## [THE REQUEST]
Copy all of the material below exactly.

─── EXTRACTED ENTRIES ───

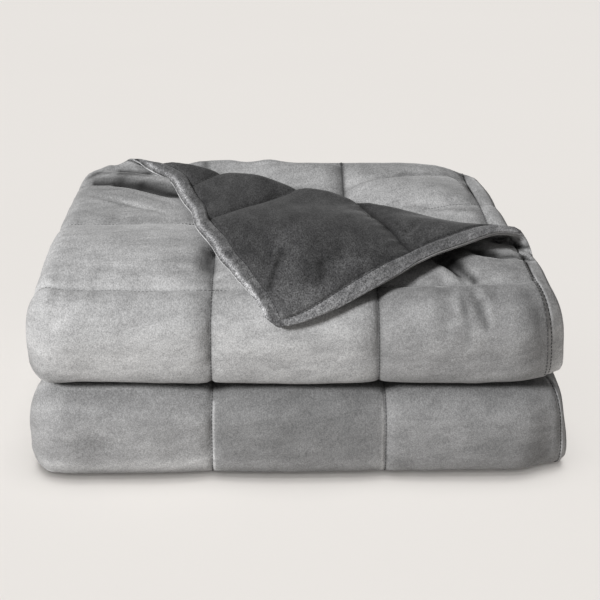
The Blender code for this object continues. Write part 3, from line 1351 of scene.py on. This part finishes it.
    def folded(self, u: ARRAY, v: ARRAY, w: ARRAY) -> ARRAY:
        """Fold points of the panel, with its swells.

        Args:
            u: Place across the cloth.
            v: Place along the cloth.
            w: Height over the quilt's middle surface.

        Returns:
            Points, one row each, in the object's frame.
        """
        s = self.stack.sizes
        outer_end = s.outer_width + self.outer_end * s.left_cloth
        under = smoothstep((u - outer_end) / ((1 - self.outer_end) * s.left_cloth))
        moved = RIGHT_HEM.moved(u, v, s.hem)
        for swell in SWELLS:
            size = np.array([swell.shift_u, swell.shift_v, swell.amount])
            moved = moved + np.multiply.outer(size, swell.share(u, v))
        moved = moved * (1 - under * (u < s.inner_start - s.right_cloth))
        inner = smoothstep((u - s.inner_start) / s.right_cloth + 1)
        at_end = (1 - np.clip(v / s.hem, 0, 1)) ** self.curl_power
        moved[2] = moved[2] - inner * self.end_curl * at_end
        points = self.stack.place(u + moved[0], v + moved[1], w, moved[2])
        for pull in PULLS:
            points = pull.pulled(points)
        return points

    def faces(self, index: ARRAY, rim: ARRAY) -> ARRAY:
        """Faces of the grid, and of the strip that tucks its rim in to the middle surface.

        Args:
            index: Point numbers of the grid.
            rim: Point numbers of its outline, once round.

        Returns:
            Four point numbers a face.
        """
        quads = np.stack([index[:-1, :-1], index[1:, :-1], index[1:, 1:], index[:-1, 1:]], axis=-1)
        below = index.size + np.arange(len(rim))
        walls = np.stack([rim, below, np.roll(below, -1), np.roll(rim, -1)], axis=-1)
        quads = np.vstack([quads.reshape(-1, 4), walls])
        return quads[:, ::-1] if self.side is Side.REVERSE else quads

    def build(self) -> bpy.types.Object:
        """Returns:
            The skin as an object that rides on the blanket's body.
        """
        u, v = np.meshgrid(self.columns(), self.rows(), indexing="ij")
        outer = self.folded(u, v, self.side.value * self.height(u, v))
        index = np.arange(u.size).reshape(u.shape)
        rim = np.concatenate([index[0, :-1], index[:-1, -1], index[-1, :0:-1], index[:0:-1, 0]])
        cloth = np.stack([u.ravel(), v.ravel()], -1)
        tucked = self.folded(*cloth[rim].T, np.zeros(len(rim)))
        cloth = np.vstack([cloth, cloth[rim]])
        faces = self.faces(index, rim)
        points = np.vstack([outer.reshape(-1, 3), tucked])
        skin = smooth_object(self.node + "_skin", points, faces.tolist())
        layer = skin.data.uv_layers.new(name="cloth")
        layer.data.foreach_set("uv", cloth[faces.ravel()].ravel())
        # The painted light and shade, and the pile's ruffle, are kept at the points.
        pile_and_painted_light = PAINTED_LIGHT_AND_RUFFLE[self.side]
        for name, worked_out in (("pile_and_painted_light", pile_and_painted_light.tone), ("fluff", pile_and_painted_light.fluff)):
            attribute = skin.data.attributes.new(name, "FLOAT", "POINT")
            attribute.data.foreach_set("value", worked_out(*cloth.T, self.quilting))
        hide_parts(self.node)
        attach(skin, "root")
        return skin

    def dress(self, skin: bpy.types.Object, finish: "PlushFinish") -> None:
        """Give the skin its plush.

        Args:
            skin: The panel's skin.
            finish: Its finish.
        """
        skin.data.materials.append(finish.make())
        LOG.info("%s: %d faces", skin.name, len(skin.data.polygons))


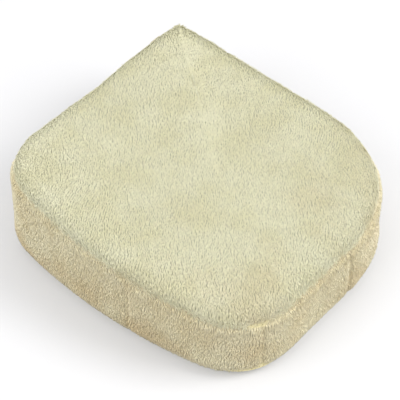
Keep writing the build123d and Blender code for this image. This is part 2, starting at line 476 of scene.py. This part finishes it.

───

## [SOLUTION TO THIS EXERCISE]
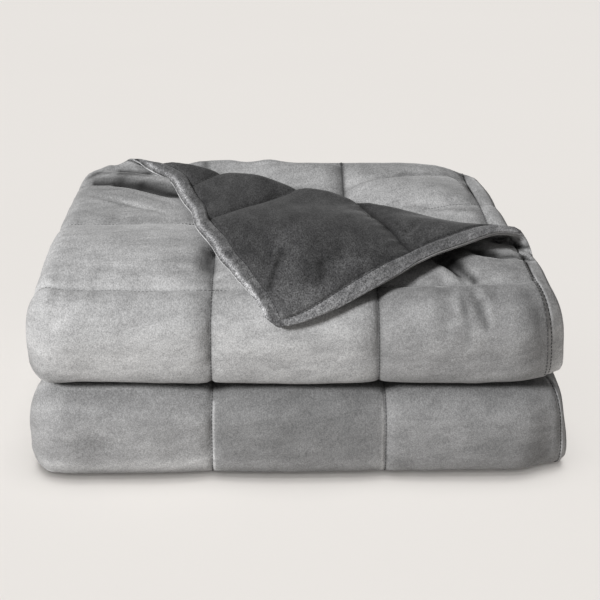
The Blender code for this object continues. Write part 3, from line 1351 of scene.py on. This part finishes it.
    def folded(self, u: ARRAY, v: ARRAY, w: ARRAY) -> ARRAY:
        """Fold points of the panel, with its swells.

        Args:
            u: Place across the cloth.
            v: Place along the cloth.
            w: Height over the quilt's middle surface.

        Returns:
            Points, one row each, in the object's frame.
        """
        s = self.stack.sizes
        outer_end = s.outer_width + self.outer_end * s.left_cloth
        under = smoothstep((u - outer_end) / ((1 - self.outer_end) * s.left_cloth))
        moved = RIGHT_HEM.moved(u, v, s.hem)
        for swell in SWELLS:
            size = np.array([swell.shift_u, swell.shift_v, swell.amount])
            moved = moved + np.multiply.outer(size, swell.share(u, v))
        moved = moved * (1 - under * (u < s.inner_start - s.right_cloth))
        inner = smoothstep((u - s.inner_start) / s.right_cloth + 1)
        at_end = (1 - np.clip(v / s.hem, 0, 1)) ** self.curl_power
        moved[2] = moved[2] - inner * self.end_curl * at_end
        points = self.stack.place(u + moved[0], v + moved[1], w, moved[2])
        for pull in PULLS:
            points = pull.pulled(points)
        return points

    def faces(self, index: ARRAY, rim: ARRAY) -> ARRAY:
        """Faces of the grid, and of the strip that tucks its rim in to the middle surface.

        Args:
            index: Point numbers of the grid.
            rim: Point numbers of its outline, once round.

        Returns:
            Four point numbers a face.
        """
        quads = np.stack([index[:-1, :-1], index[1:, :-1], index[1:, 1:], index[:-1, 1:]], axis=-1)
        below = index.size + np.arange(len(rim))
        walls = np.stack([rim, below, np.roll(below, -1), np.roll(rim, -1)], axis=-1)
        quads = np.vstack([quads.reshape(-1, 4), walls])
        return quads[:, ::-1] if self.side is Side.REVERSE else quads

    def build(self) -> bpy.types.Object:
        """Returns:
            The skin as an object that rides on the blanket's body.
        """
        u, v = np.meshgrid(self.columns(), self.rows(), indexing="ij")
        outer = self.folded(u, v, self.side.value * self.height(u, v))
        index = np.arange(u.size).reshape(u.shape)
        rim = np.concatenate([index[0, :-1], index[:-1, -1], index[-1, :0:-1], index[:0:-1, 0]])
        cloth = np.stack([u.ravel(), v.ravel()], -1)
        tucked = self.folded(*cloth[rim].T, np.zeros(len(rim)))
        cloth = np.vstack([cloth, cloth[rim]])
        faces = self.faces(index, rim)
        points = np.vstack([outer.reshape(-1, 3), tucked])
        skin = smooth_object(self.node + "_skin", points, faces.tolist())
        layer = skin.data.uv_layers.new(name="cloth")
        layer.data.foreach_set("uv", cloth[faces.ravel()].ravel())
        # The painted light and shade, and the pile's ruffle, are kept at the points.
        pile_and_painted_light = PAINTED_LIGHT_AND_RUFFLE[self.side]
        for name, worked_out in (("pile_and_painted_light", pile_and_painted_light.tone), ("fluff", pile_and_painted_light.fluff)):
            attribute = skin.data.attributes.new(name, "FLOAT", "POINT")
            attribute.data.foreach_set("value", worked_out(*cloth.T, self.quilting))
        hide_parts(self.node)
        attach(skin, "root")
        return skin

    def dress(self, skin: bpy.types.Object, finish: "PlushFinish") -> None:
        """Give the skin its plush.

        Args:
            skin: The panel's skin.
            finish: Its finish.
        """
        skin.data.materials.append(finish.make())
        LOG.info("%s: %d faces", skin.name, len(skin.data.polygons))


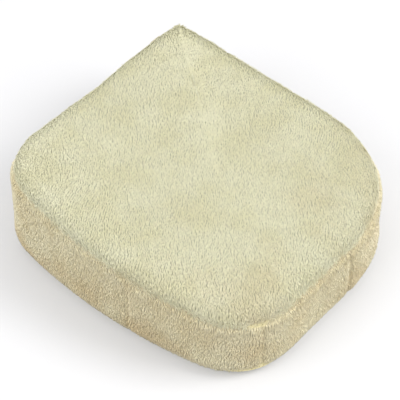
Keep writing the build123d and Blender code for this image. This is part 2, starting at line 476 of scene.py. This part finishes it.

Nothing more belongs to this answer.